Вечером после этого заседания, которое, как представляется маршалу, закончилось в его пользу, он видится со своими сыновьями и даже играет с младшим. Он с нетерпением ждёт Эгле. Маршалу разрешено свидание с женой и адвокатами без посторонних. Этой возможностью Ней обязан лично Людовику XVIII. «Я слишком хорошо помню о моём несчастном брате[119]

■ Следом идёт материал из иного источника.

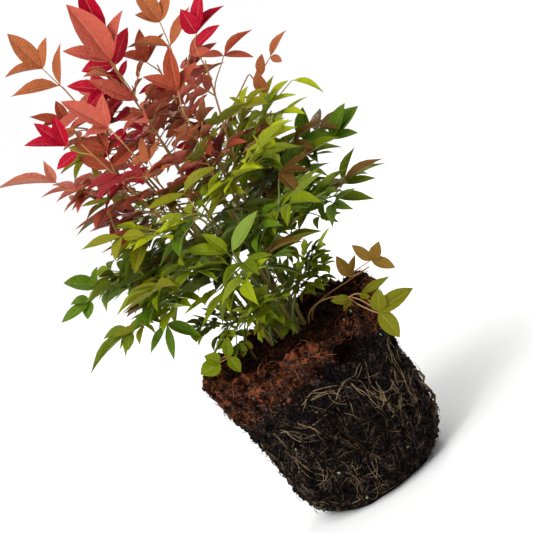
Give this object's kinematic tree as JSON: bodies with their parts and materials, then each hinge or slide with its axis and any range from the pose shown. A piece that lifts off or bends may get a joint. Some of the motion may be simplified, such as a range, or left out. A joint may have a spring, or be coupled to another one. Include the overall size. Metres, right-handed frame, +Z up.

, поэтому не хочу лишать супругу маршала этого утешения», — доверительно говорил король. Эгле не может поверить в неотвратимый исход процесса и взывает к милосердию пэров, которых встречает в коридорах Люксембургского дворца или которых посещает, если того позволяет степень их знакомства. «Вы ведь хорошо знаете маршала, — с мольбой обращается она к господину д’Оссонвилю, — вам известно, что, несмотря на его храбрость и все его победы, по сути, он остаётся слабым человеком, ребёнком. Он не отдавал себе отчёта в том, что делал. Вы ведь понимаете это, не так ли?»{430}5 декабря, около 10 часов утра, Ней снова появляется в зале заседаний. Один из сопровождавших его охранников поскользнулся на мраморном полу коридора, чем вызвал нервный смех своего товарища. Эта вспышка веселья поразила маршала. Главным предметом обсуждения в тот день явилось важное юридическое положение, в дебатах принял участие маршал Даву в роли свидетеля защиты. Адвокаты Нея ожидают от победителя битвы при Ауэрштедте, официального лица, подписавшего вместе с союзниками конвенцию 3 июля, подтверждение того факта, что статья 12-я этого документа защищает маршала Нея. К сожалению защиты, генеральный прокурор отвергает эту возможность, запрещая любое упоминание 12-й статьи. Через много лет после процесса некоторые авторы строго осудят адвокатов Нея, полагая, что, «вместо того чтобы цепляться за частности и пытаться затормозить ход разбирательства, как будто речь шла о банальном гражданском иске, следовало строить защиту на героических заслугах обвиняемого».{431}
Действительно, в Палате было несколько пэров, служивших в свое время Империи, и даже среди самых яростных роялистов можно найти людей, далеко не бесчувственных к военной славе, но факт государственной измены был слишком очевиден. И здесь редингот, в котором Ней спасал отступающие из русского ада войска, ничего не мог изменить.По окончании заседания обвиняемый изливает душу гренадерам, которым поручено охранять его во время ужина. С волнением он вспоминает наполеоновские войны, славные эпизоды своих кампаний, далее неизбежно переходит к своему предательству. Его высказывания носят более личный характер, чем то, что он говорит суду по советам защитников:
— У знати нет причин быть против меня. В марте этого года я дал самый строгий приказ войскам ни в коем случае не обижать людей этого класса. Я француз, а мнение народа было на стороне Бонапарта. Мне не в чем себя упрекать, у меня нет угрызений совести, лишь сожаления. Если бы я не рассчитывал на условия капитуляции, я мог бы сбежать. Я спросил у Груши: «Что будем делать?» «Я остаюсь, — ответил он. — Париж — это бездна, где легко скрыться от полиции». Он оставался восемь или десять дней, а потом отправился в путь.[120]
6 декабря — последний день судебных заседаний. В 9 часов утра супруга посещает маршала, который теперь не уверен, что выиграет процесс. Он разговаривает с женой, подперев голову руками и устремив взгляд в пространство. Он монотонно говорит о войне, о любви. Беседа окрашена чувством расставания. Мадам заметно потрясена, но держит себя в руках, пока остаётся хоть какая-то надежда.